* **What needs to be done**: Reproduce precisely the lines between the start of the data below and the line with "from FreeCAD import", both included.

* **Available data**:
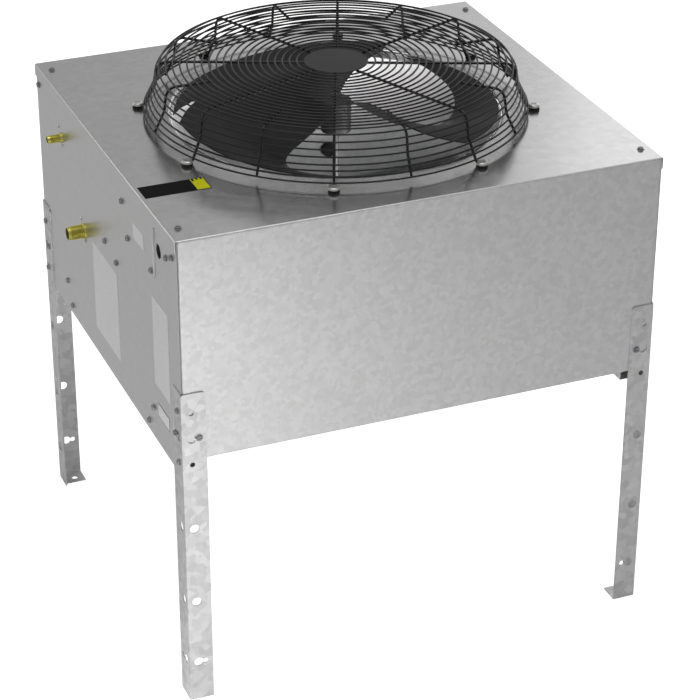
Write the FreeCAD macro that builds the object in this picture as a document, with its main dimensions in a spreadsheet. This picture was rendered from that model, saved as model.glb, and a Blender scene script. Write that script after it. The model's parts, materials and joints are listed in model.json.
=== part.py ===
import FreeCAD, Part
import math
import os
import Sketcher
from FreeCAD import Placement, Rotation, Vector

# Remote condenser: a sheet-metal cabinet on four angle legs. A coil lies flat in its open bottom, and a
# fan in the top deck draws air up through it and out under a domed wire guard.
# Origin: floor level, at the centre of the rectangle of the four foot holes. +Z is up, the plain front
# faces -Y, and the service side with the two refrigerant couplings faces -X. All sizes are millimetres.

SIZES = {
    # Top deck
    "deck_width": 775.0,
    "deck_depth": 716.0,
    "deck_top": 790.0,
    "deck_sheet": 1.6,
    "deck_lip": 19.0,
    "deck_edge_round": 1.2,
    "lip_slit": 2.0,
    "orifice_radius": 259.0,
    "orifice_flange": 15.0,
    # Cabinet panels
    "panel_sheet": 1.2,
    "lip_clearance": 0.4,
    "front_height": 360.0,
    "side_height": 391.0,
    "panel_flange": 12.0,
    "head_flange": 24.0,
    "end_face_inset": 3.5,
    "corner_flange": 20.0,
    "corner_clearance": 1.5,
    # Angle legs
    "leg_top": 544.0,
    "leg_sheet": 2.0,
    "leg_front_width": 38.4,
    "leg_side_width": 40.8,
    "leg_corner_round": 7.0,
    "leg_hole_inset": 15.5,
    "screw_hole_high": 511.0,
    "keyhole_high": 468.0,
    "screw_hole_low": 424.0,
    "stacking_hole_high": 312.0,
    "stacking_hole_low": 181.0,
    "keyhole_low": 69.5,
    "screw_hole_radius": 4.0,
    "stacking_hole_radius": 7.5,
    "keyhole_lobe_radius": 4.5,
    "keyhole_step": 11.5,
    "foot_depth": 34.0,
    "foot_hole_x_inset": 22.0,
    "foot_hole_y_inset": 20.5,
    "foot_hole_radius": 5.5,
    # Screws
    "screw_head_radius": 5.8,
    "screw_head_height": 3.6,
    "deck_screw_x_inset": 18.6,
    "deck_screw_y_inset": 40.0,
    # Wire guard over the fan
    "ring_wire": 2.6,
    "ring_sides": 32,
    "strut_wire": 4.0,
    "guard_height": 80.6,
    "guard_disc_radius": 50.0,
    "guard_disc_sheet": 2.0,
    "ring_first_radius": 61.2,
    "ring_pitch": 11.32,
    "flat_ring_count": 19,
    "side_ring_count": 8,
    "shoulder_radius": 20.0,
    "shoulder_start": 262.0,
    "knee_radius": 284.9,
    "knee_height": 41.0,
    "base_ring_radius": 300.6,
    "base_ring_height": 9.9,
    "long_strut_count": 8,
    "short_strut_start": 202.0,
    "guard_bolt_radius": 310.5,
    "guard_eye_radius": 7.6,
    "guard_washer_height": 3.0,
    "guard_washer_radius": 8.2,
    # Fan
    "blade_count": 3,
    "fan_radius": 255.0,
    "blade_sheet": 2.0,
    "blade_root_radius": 15.5,
    "upper_angle": 57.4,
    "upper_sweep": -43.8,
    "upper_curve": 2.3,
    "upper_hook": 42.3,
    "root_span": 54.2,
    "span_growth": -29.0,
    "span_curve": 31.9,
    "span_hook": 46.1,
    "upper_root_rise": 9.6,
    "upper_tip_rise": 13.5,
    "upper_middle_rise": 30.3,
    "lower_root_rise": 15.9,
    "lower_tip_rise": -5.7,
    "lower_middle_rise": -35.9,
    "blade_crown": -2.5,
    "hub_radius": 24.0,
    "hub_height": 52.0,
    "hub_top_rise": 16.0,
    "shaft_radius": 4.0,
    "running_clearance": 0.05,
    # Motor and its bracket
    "motor_radius": 60.0,
    "motor_height": 66.0,
    "motor_shoulder": 14.0,
    "motor_cap_radius": 26.0,
    "motor_cap_height": 6.0,
    "bearing_radius": 13.0,
    "bearing_height": 9.0,
    "shaft_well": 52.0,
    "bracket_top": 545.0,
    "bracket_width": 130.0,
    "bracket_sheet": 2.0,
    "bracket_flange": 24.0,
    "bracket_tab_rise": 42.0,
    "bolt_circle_radius": 48.0,
    "bolt_radius": 3.0,
    # Coil
    "coil_height": 68.0,
    "coil_lift": 26.0,
    "coil_end_space": 32.0,
    "coil_side_space": 14.0,
    "end_plate_sheet": 1.2,
    "tube_radius": 4.8,
    "tube_pitch": 25.4,
    "row_pitch": 22.0,
    "row_count": 3,
    "bend_reach": 20.0,
    "fin_groove": 5.0,
    "fin_groove_count": 40,
    # Refrigerant couplings on the service side, placed by a share of its depth and a drop from the deck top
    "liquid_coupling_share": 0.81508,
    "liquid_coupling_drop": 79.2,
    "liquid_thread_radius": 7.0,
    "liquid_reach": 23.0,
    "gas_coupling_share": 0.66201,
    "gas_coupling_drop": 196.0,
    "gas_thread_radius": 11.5,
    "gas_reach": 28.0,
    "coupling_collar": 3.0,
    "coupling_wall": 2.0,
    "coupling_tail": 14.0,
    "pipe_bend_radius": 24.0,
    "pipe_straight": 2.0,
    # Electrical box behind the service side
    "box_partition_y": 104.4,
    "box_depth": 74.0,
    "box_drop": 16.0,
    "box_height": 96.0,
    "box_tab_drop": 24.5,
    "box_tab_height": 79.3,
    "box_tab_reach": 2.4,
    "slot_clearance": 0.3,
    "conduit_y": 83.7,
    "conduit_drop": 52.8,
    "conduit_radius": 11.1,
    "capacitor_radius": 19.0,
    "capacitor_height": 58.0,
    "terminal_length": 46.0,
    "terminal_width": 22.0,
    "terminal_height": 16.0,
}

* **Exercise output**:
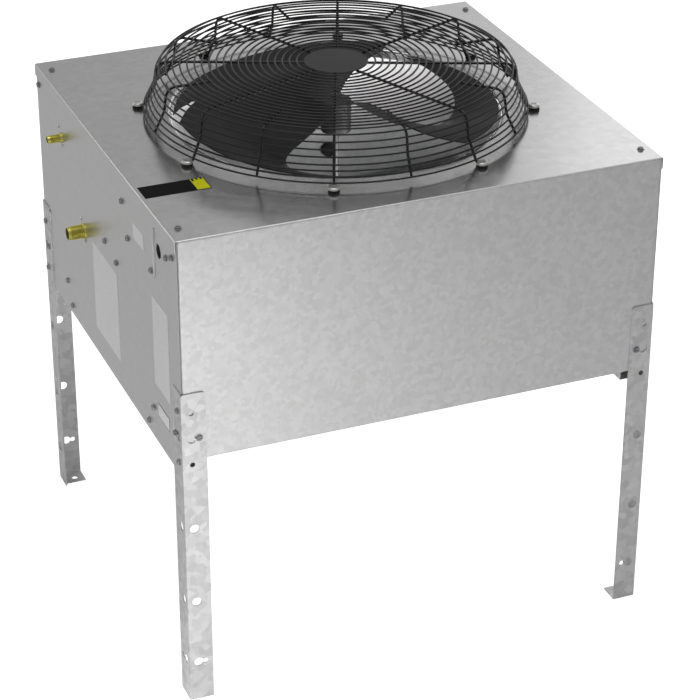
Write the FreeCAD macro that builds the object in this picture as a document, with its main dimensions in a spreadsheet. This picture was rendered from that model, saved as model.glb, and a Blender scene script. Write that script after it. The model's parts, materials and joints are listed in model.json.
=== part.py ===
import FreeCAD, Part
import math
import os
import Sketcher
from FreeCAD import Placement, Rotation, Vector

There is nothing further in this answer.